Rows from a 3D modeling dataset
>> Start

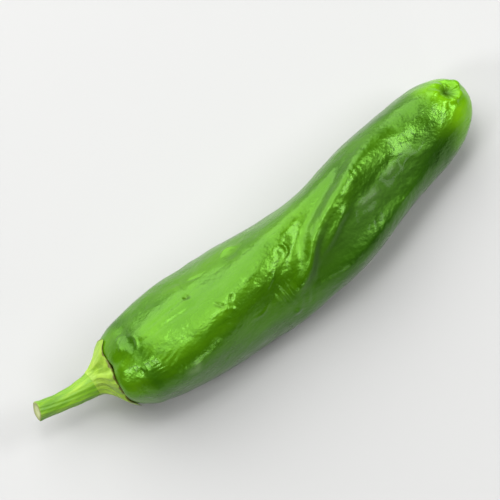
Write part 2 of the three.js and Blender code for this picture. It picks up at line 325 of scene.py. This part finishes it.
# The belly: two drawn-in streaks that end in a pit, and the nicks and crescents of small healed scars
relief += Mark(14.5, -23).stroke(4, 7.5, 0.5, -0.2) + Mark(15.5, -35).stroke(-1, 5.2, 0.35, -0.14)
relief += Mark(21.0, -36.5).dimple(0.6, -0.45) + Mark(21.0, -36.5).crescent(1.0, 0.3, 0.16, 130)
relief += Mark(21.9, -55).stroke(88, 2.2, 0.35, -0.15) + Mark(25.0, -52).stroke(25, 1.4, 0.4, -0.16)
relief += Mark(17.0, -8).crescent(0.75, 0.22, -0.12, 90, 0.3) + Mark(26.4, -22).dimple(1.1, 0.12)
relief += Mark(25.4, -4).stroke(55, 1.3, 0.4, -0.3) + Mark(28.4, -3).stroke(-50, 0.9, 0.35, -0.22)
relief += Mark(26.1, 2).dimple(0.45, 0.3) + Mark(27.2, 6).dimple(0.4, 0.25)
relief += Mark(34.6, -49).crescent(2.0, 0.4, 0.3, -90) + Mark(34.6, -47).dimple(1.6, -0.22)
relief += Mark(32.0, 16).crescent(3.4, 0.3, 0.16, 80, 3) + Mark(37.6, 7).stroke(-28, 2.0, 0.28, 0.24)
relief += Mark(43.4, -13).crescent(1.5, 0.32, 0.24, 10) + Mark(43.4, -13).dimple(1.1, -0.18)

# The bend: short ripples where the skin has crumpled at the root of the deep fold
relief += Mark(39.4, 30).ripples(-8, 1.75, 2.9, 2.9, 0.2) + Mark(39.6, 62).dimple(0.8, 0.4)
relief += Mark(43.2, 52).ripples(15, 1.9, 2.4, 1.8, 0.12) + Mark(46.5, 30).ripples(5, 2.3, 3.0, 3.0, 0.06)
relief += Mark(56.0, 47).ripples(0, 1.7, 3.2, 1.6, 0.04) + Mark(66.0, 47).ripples(40, 2.1, 5.0, 2.2, 0.04)
relief += Mark(75.0, 50).ripples(12, 1.5, 3.0, 1.6, 0.03) + Mark(74.4, 48).stroke(-3, 3.0, 0.2, 0.1)
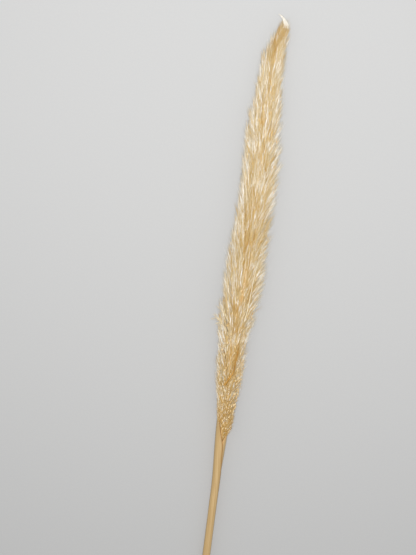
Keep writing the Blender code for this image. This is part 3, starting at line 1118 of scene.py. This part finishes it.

>> End

#### [What to produce]
Every record above must be duplicated exactly.

#### [Answer]
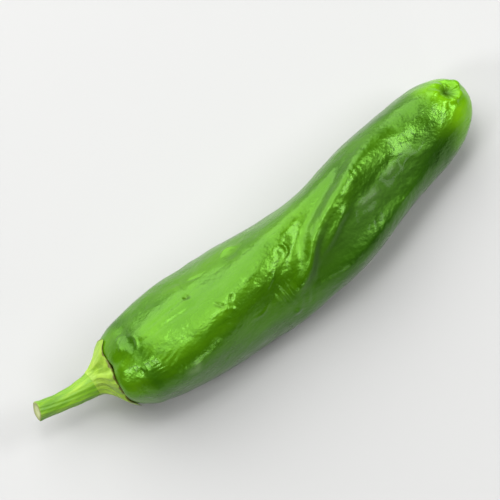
Write part 2 of the three.js and Blender code for this picture. It picks up at line 325 of scene.py. This part finishes it.
# The belly: two drawn-in streaks that end in a pit, and the nicks and crescents of small healed scars
relief += Mark(14.5, -23).stroke(4, 7.5, 0.5, -0.2) + Mark(15.5, -35).stroke(-1, 5.2, 0.35, -0.14)
relief += Mark(21.0, -36.5).dimple(0.6, -0.45) + Mark(21.0, -36.5).crescent(1.0, 0.3, 0.16, 130)
relief += Mark(21.9, -55).stroke(88, 2.2, 0.35, -0.15) + Mark(25.0, -52).stroke(25, 1.4, 0.4, -0.16)
relief += Mark(17.0, -8).crescent(0.75, 0.22, -0.12, 90, 0.3) + Mark(26.4, -22).dimple(1.1, 0.12)
relief += Mark(25.4, -4).stroke(55, 1.3, 0.4, -0.3) + Mark(28.4, -3).stroke(-50, 0.9, 0.35, -0.22)
relief += Mark(26.1, 2).dimple(0.45, 0.3) + Mark(27.2, 6).dimple(0.4, 0.25)
relief += Mark(34.6, -49).crescent(2.0, 0.4, 0.3, -90) + Mark(34.6, -47).dimple(1.6, -0.22)
relief += Mark(32.0, 16).crescent(3.4, 0.3, 0.16, 80, 3) + Mark(37.6, 7).stroke(-28, 2.0, 0.28, 0.24)
relief += Mark(43.4, -13).crescent(1.5, 0.32, 0.24, 10) + Mark(43.4, -13).dimple(1.1, -0.18)

# The bend: short ripples where the skin has crumpled at the root of the deep fold
relief += Mark(39.4, 30).ripples(-8, 1.75, 2.9, 2.9, 0.2) + Mark(39.6, 62).dimple(0.8, 0.4)
relief += Mark(43.2, 52).ripples(15, 1.9, 2.4, 1.8, 0.12) + Mark(46.5, 30).ripples(5, 2.3, 3.0, 3.0, 0.06)
relief += Mark(56.0, 47).ripples(0, 1.7, 3.2, 1.6, 0.04) + Mark(66.0, 47).ripples(40, 2.1, 5.0, 2.2, 0.04)
relief += Mark(75.0, 50).ripples(12, 1.5, 3.0, 1.6, 0.03) + Mark(74.4, 48).stroke(-3, 3.0, 0.2, 0.1)
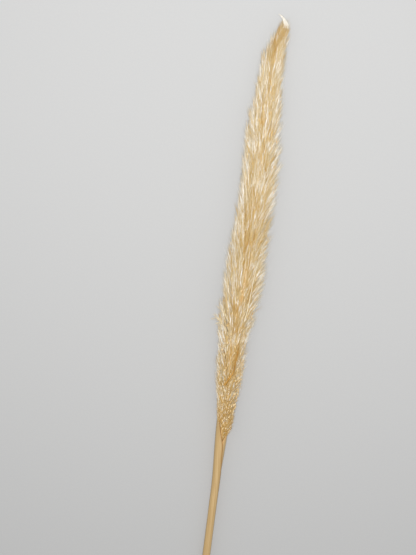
Keep writing the Blender code for this image. This is part 3, starting at line 1118 of scene.py. This part finishes it.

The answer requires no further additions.